Saturday, February 21, 2026

Packing Up

 Rusty looked at me rather balefully last night as I stuffed pill after pill into him and I told him, in vain I think, that they are for his own good. 

The vet gave him a check up Friday morning after he hobbled into the office on three and a half legs, and got his injured front leg shaved.  My poor patched dog.
When Fran jumped him he got some bruising on his lung but it’s decreasing according to the vet who stuck a stethoscope on him,  and the several bites he got in his leg are healing and none of them got him in the elbow joint, so that was lucky. Rusty the wonder dog is almost back to his usual self after all the trauma of the attack.
It rained Friday in Caacupé so the temperature dropped from the usual 100 degrees to the mid 70s, at least for a while. Layne has made friends with a German visitor who is staying in an apartment at the Little Bavaria campground and I delivered them to a Swiss restaurant for lunch. They had several capirinhas, sugar cane alcohol drinks resembling mojitos popular in Brazil and it seems in Paraguay which they used to wash down a Swiss lunch, steak with mushroom sauce and spaetzle:

Rusty and I hung out at the damp campground waiting for the call to pick them up. My lunch was a local version of an empanada which Layne doesn’t like as she hates raisins a popular Paraguayan ingredient in their meat pies.

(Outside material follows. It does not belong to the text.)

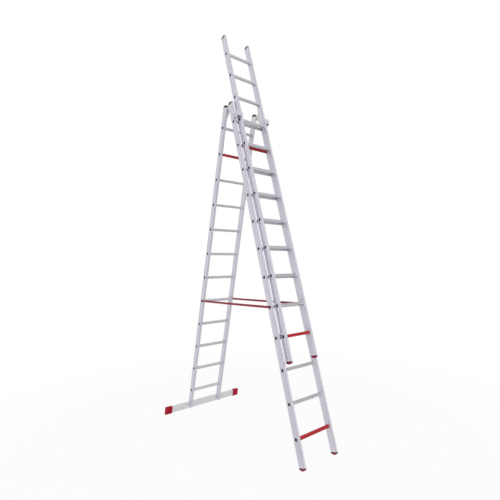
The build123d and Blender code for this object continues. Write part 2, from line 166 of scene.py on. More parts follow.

When we drove back to the restaurant I was pleased to see Rusty take an interest and wander slowly around. He met a local dog which freaked me out but he just said hello and moved on as usual.  I the overthinker was all sentimental imagining how it might be after he dies but Rusty just got on with living. I’ve never seen him traumatized as he was after Fran attacked him. I should have had a capirinha to slow my brain down: 
The drive to the restaurant was Paraguayan, lots of greenery, winding rolling road and a few roadside attractions.
The country club isn’t what you think. It’s more like a water park in a country with no access to the sea so rivers and fresh water holes are recreation centers.  

I’m not sure which saint this is but usually St Francis is depicted as an animal lover though not usually with sheep. I consider Saint  Francis of Assisi as the second or third most famous Umbrian after me and possibly even St Valentine whose holiday you recently celebrated. 
Not sure what this was about, below, but I never had to invoke the deity this road was that smooth. 
And there was the billboard to remind us that the only real family is the traditional version. Which leads me to wonder if Paraguay is less socially rigid than I imagined. “We believe in original design; the family as god created it.” So I guess there are Paraguayans who are not in agreement. This country surprises sometimes. 
And then there is Chipa (pro: “cheaper”) which is a baked ring of something that tastes like corn bread with dill, crunchy on the outside and soft on the inside. Sold warm at the roadside for 75 cents (five thousand guaraní) each.  I of course like them:
We are planning to drive 90 minutes on Saturday to visit a tourist city called Villarica as we are both looking forward to being actual tourists for a bit. Tonight Mark the English van dweller has a house warming for his new cabin as he moves out of his van into his $20,000 400 square foot brand new home surrounded by a fence to keep the aggressive Fran contained. I’ll write about that after we have the barbecue tonight. Chipa for sale in the baskets under the blue cloths: 
Sunday we are planning to leave and pay the capital of Asunción a visit. After that we’ll drive across Paraguay to Encarnación a river resort on the border with Argentina. We want to drive south to get to cooler temperatures and if we can we’d like to spend a little less time on things mechanical. This transformation of GANNET2 has taken a lot of energy but sleeping all night in 12 volt low energy air conditioning and waking with fully half charged batteries is so worth it. Sleeping comfortably in oppressive heat and not having to worry about energy consumption is liberating. Not to mention the 860 watts of solar panels which we’ve relied on  to keep our batteries charged day after day. Unlimited wild camping seems attainable now even with all our electrical  demands. 
Winter in Paraguay is apparently quite livable with temperatures in the 50s in July with no rain. We might have to come back and on our way to or from Bolivia and Brazil later this year.